-- Exercise goal --
List all lines in the material below that contain "code".

(Stored items)
━━━━━━━━━━━━━━━━━━━━━━━━━━━━━━
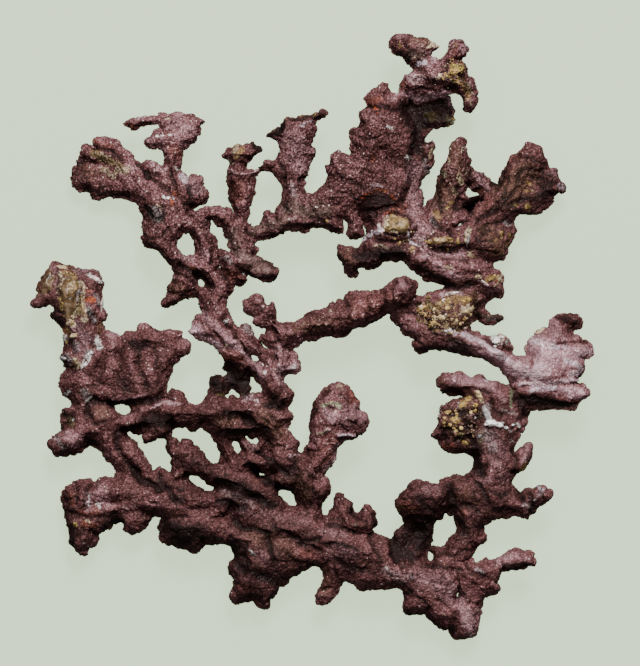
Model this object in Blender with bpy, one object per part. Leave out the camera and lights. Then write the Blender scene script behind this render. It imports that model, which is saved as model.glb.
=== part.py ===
"""Arborescent native copper: a flat, open, branching growth of copper that lies on a surface.

Blender's world is in metres. Every size below is in millimetres, and MM turns it into metres.
The specimen lies as it is usually shown, with its branches spread along X and Y. The origin is
below its middle, on the surface that it rests on.
"""

import math

import bmesh
import bpy
import numpy as np
from mathutils import Matrix, Vector, noise
from mathutils.geometry import delaunay_2d_cdt

# Driving dimensions

MM = 0.001
PARTING_GAP = 0.3         # between two limbs at the fork where they part, and round each crystal
LEAST_THICKNESS = 1.2     # of a leaf away from its rim
SHOULDER_WIDTH = 3.0      # how far in from its edge a limb reaches its full thickness
TOP_SPACING = 2.3         # between the points of the upper side
UNDER_SPACING = 4.5       # between the points of the under side, which is plainer
EDGE_CLEARANCE = 0.85     # from an inner point of a side to its outline
LUMP_SIZE = 4.2           # across one lump of the surface
LUMP_HEIGHT = 0.75
FINE_LUMPS = 0.5          # height of the finer lumps, half the size, as a share of the others
BLENDING = 3              # the power of distance by which the chosen heights lose their hold
FORK = "fork"             # marks the step between two outline points as the face of a fork

# Outlines of the limbs seen from above, in millimetres, each with the forks where it was parted

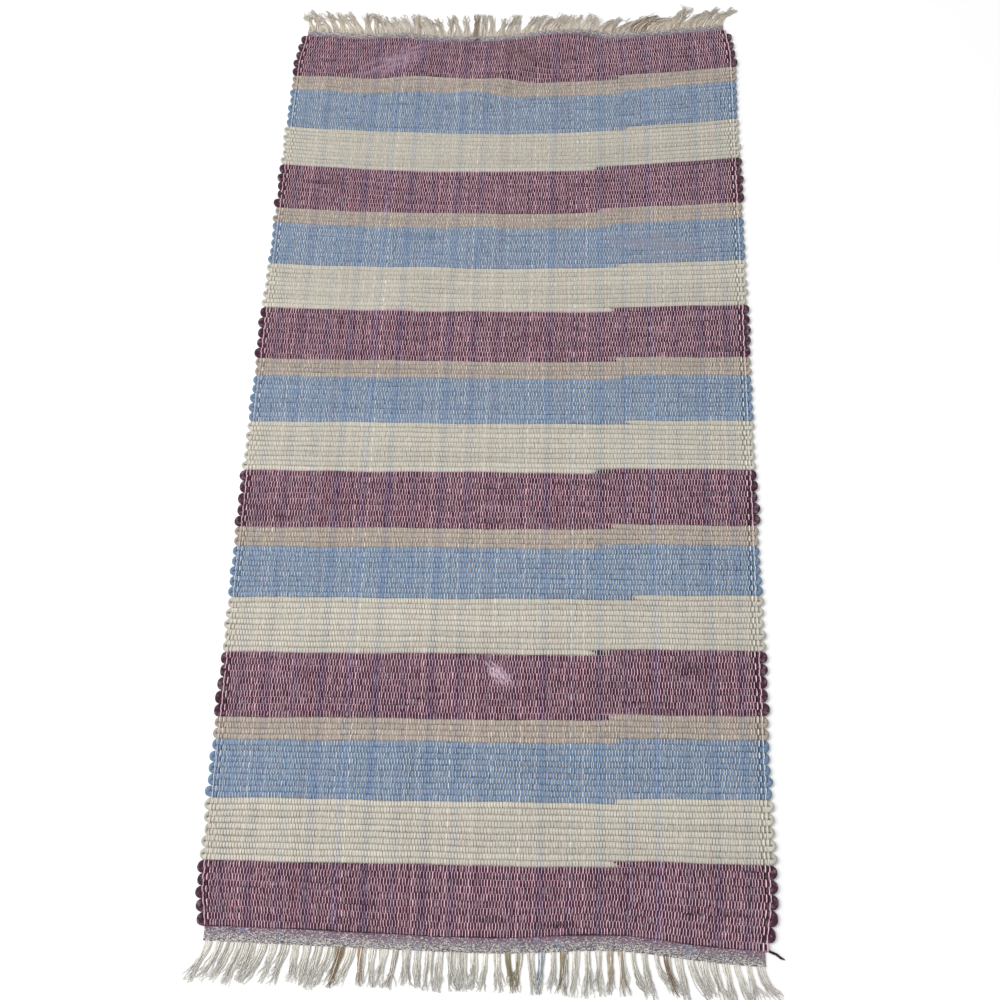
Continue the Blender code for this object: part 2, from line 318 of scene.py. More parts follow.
weft = {
    "halfHeight": 0.00205,
    "middle": 0.00225,  # of the rag over the floor
    "loopRise": 0.0002,
    "fill": 0.54,  # half width of a pick as a share of its height along the rug
    "pastWarp": 0.001,  # the straight run goes on past the outermost end by this much
    "loopHalf": {"burgundy": 0.0040, "tan": 0.0027, "blue": 0.0032, "cream": 0.0024},  # half width in loops
    "loopReach": {"burgundy": 0.0083, "tan": 0.0065, "blue": 0.0068, "cream": 0.0072},
    "loopBlunt": {"burgundy": 0.55, "tan": 0.8, "blue": 0.7, "cream": 0.8},  # 1 is round, less is square
    "loopHalfHeight": 0.0030,
    "loopUneven": 0.24,
    # painted shade: in the loops the rag's dye is this share of itself
    "loopShade": {"burgundy": 0.85, "tan": 0.80, "blue": 0.80, "cream": 0.74},
    "lumps": 0.05,  # of width and height, as a share
    "wander": 0.0002,
    "toneSpread": 0.05,
    "cutEndWidth": 0.65,  # a cut end is this narrow, and gains the next number at each station
    "cutEndGain": 0.2,
    "cutEndShade": 0.45,  # painted shade on the cut ends of burgundy, at its last two stations
    "stationGap": 0.0135,
    "foldStationGap": 0.0085,
    "foldedFrom": 0.50,  # stripes past this place get the closer stations
    "loopStations": 7,
    "joins": {"burgundy": 0.150, "tan": 0.165, "blue": 0.170, "cream": 0.188},  # where a rag starts
    "joinSpread": 0.022,
    "joinOverlap": 0.004,  # how far each of two rags goes past their join
    "seed": 5,
}
rags = {
    "burgundy": dye(70, 35, 54),
    "tan": dye(168, 157, 145),
    "blue": dye(112, 138, 166),
    "cream": dye(200, 197, 184),
}
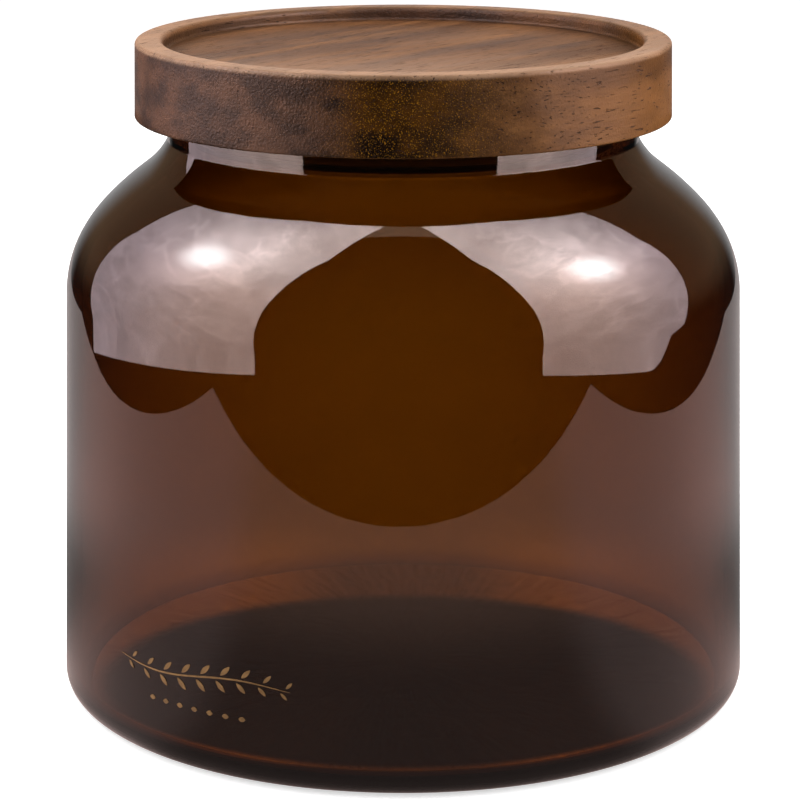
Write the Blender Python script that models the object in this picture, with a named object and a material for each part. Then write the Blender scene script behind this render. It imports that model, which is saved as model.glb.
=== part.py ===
"""Storage jar: a brown glass jar, its turned wood lid and the lid's silicone seal.

Metres, +Z up.  The origin is on the jar's axis, in the plane that its foot stands on.
Every piece is turned about that axis.  The wood lid's origin is on the axis of its joint, along
which it lifts off, and the seal is parented to the lid.
"""

import math

import bmesh
import bpy

SEGMENTS = 64
GAP = 0.0003

# Glass jar, outside
BODY_RADIUS = 0.0525
FOOT_CORNER_RADIUS = 0.0032
SHOULDER_START_Z = 0.0608
LOW_SHOULDER_RADIUS = 0.0176
LOW_SHOULDER_END = math.radians(29.4)
MID_SHOULDER_RADIUS = 0.0225
MID_SHOULDER_END = math.radians(43.5)
TOP_SHOULDER_RADIUS = 0.0440
TOP_SHOULDER_END = math.radians(52.3)
WAIST_RADIUS = 0.0126
WAIST_END_SLOPE = math.radians(27.0)
NECK_FILLET_RADIUS = 0.0005
NECK_RADIUS = 0.0369
LIP_ROUND = 0.0006

# Glass jar, inside
WALL = 0.0024
BASE_THICKNESS = 0.0023
FLOOR_CORNER_RADIUS = 0.0022

# Wood lid
LID_RADIUS = 0.0420
LID_UNDERSIDE_Z = 0.08745
LID_THICKNESS = 0.01195
LID_TOP_ROUND = 0.0007
LID_BOTTOM_ROUND = 0.0003
RIM_WIDTH = 0.0035
RIM_BEVEL = 0.0010
RECESS_DEPTH = 0.0022
RECESS_FILLET = 0.0006
PLUG_RADIUS = 0.0334
PLUG_DEPTH = 0.0036
PLUG_ROUND = 0.0004
GROOVE_DEPTH = 0.0014
GROOVE_HEIGHT = 0.0020
GROOVE_BELOW_LID = 0.0008

QUARTER = math.pi / 2

LIP_Z = LID_UNDERSIDE_Z - GAP
MOUTH_RADIUS = NECK_RADIUS - WALL


def arc(centre, radius, start, end, steps):
    """Points on a circular arc in the (r, z) plane, from one angle to the other, both ends included."""
    points = []
    for step in range(steps + 1):
        angle = start + (end - start) * step / steps
        points.append((centre[0] + radius * math.cos(angle), centre[1] + radius * math.sin(angle)))
    return points


def shoulder_profile(inset, steps):
    """Side, shoulder, waist and neck fillet of the glass, bottom to top, at a depth below its outer face.

    The straight side turns into a convex shoulder of three arcs, ever flatter, then a sloping straight
    run, the hollow waist and, through a small fillet, the upright neck.
    """
    points = []
    face = (BODY_RADIUS, SHOULDER_START_Z)
    start = 0.0
    for radius, end in (
        (LOW_SHOULDER_RADIUS, LOW_SHOULDER_END),
        (MID_SHOULDER_RADIUS, MID_SHOULDER_END),
        (TOP_SHOULDER_RADIUS, TOP_SHOULDER_END),
    ):
        centre = (face[0] - radius * math.cos(start), face[1] - radius * math.sin(start))
        points = points[:-1] + arc(centre, radius - inset, start, end, steps)
        face = (centre[0] + radius * math.cos(end), centre[1] + radius * math.sin(end))
        start = end
    waist_centre_r = NECK_RADIUS + NECK_FILLET_RADIUS * (1 - math.cos(WAIST_END_SLOPE))
    waist_centre_r += WAIST_RADIUS * math.cos(WAIST_END_SLOPE)
    waist_start_r = waist_centre_r - WAIST_RADIUS * math.cos(start)
    slope_rise = (face[0] - waist_start_r) / math.tan(start)
    waist_centre_z = face[1] + slope_rise + WAIST_RADIUS * math.sin(start)
    fillet_centre_r = NECK_RADIUS + NECK_FILLET_RADIUS
    fillet_centre_z = waist_centre_z
    fillet_centre_z -= (WAIST_RADIUS - NECK_FILLET_RADIUS) * math.sin(WAIST_END_SLOPE)
    points += arc(
        (waist_centre_r, waist_centre_z),
        WAIST_RADIUS + inset,
        math.pi + start,
        math.pi + WAIST_END_SLOPE,
        2 * steps,
    )
    points += arc(
        (fillet_centre_r, fillet_centre_z),
        NECK_FILLET_RADIUS + inset,
        math.pi + WAIST_END_SLOPE,
        math.pi,
        3,
    )[1:]
    return points


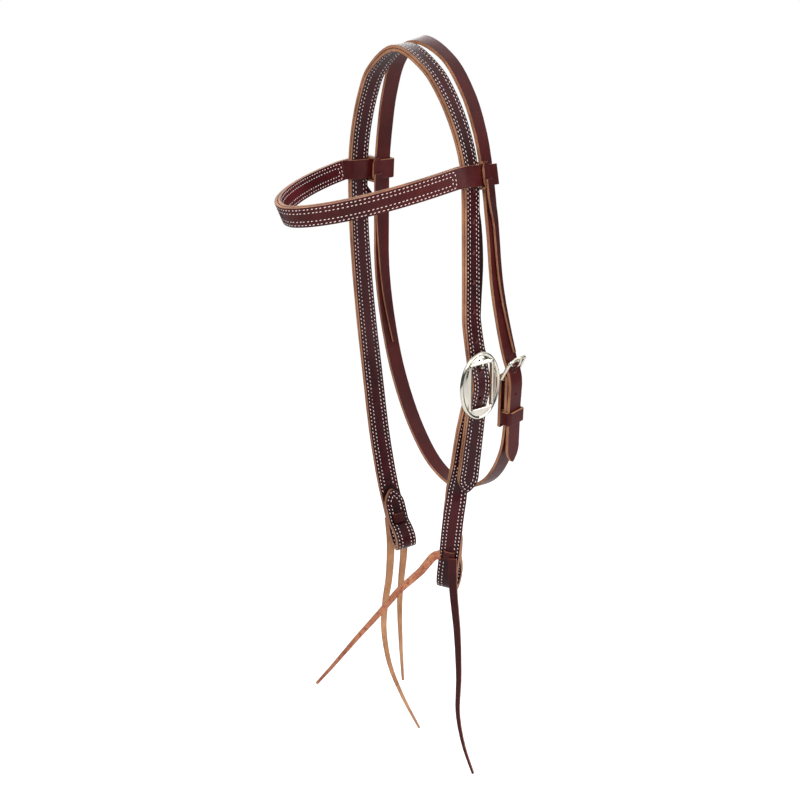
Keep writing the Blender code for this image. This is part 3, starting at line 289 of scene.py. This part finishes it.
━━━━━━━━━━━━━━━━━━━━━━━━━━━━━━
-- Solution to this problem --
Continue the Blender code for this object: part 2, from line 318 of scene.py. More parts follow.
Keep writing the Blender code for this image. This is part 3, starting at line 289 of scene.py. This part finishes it.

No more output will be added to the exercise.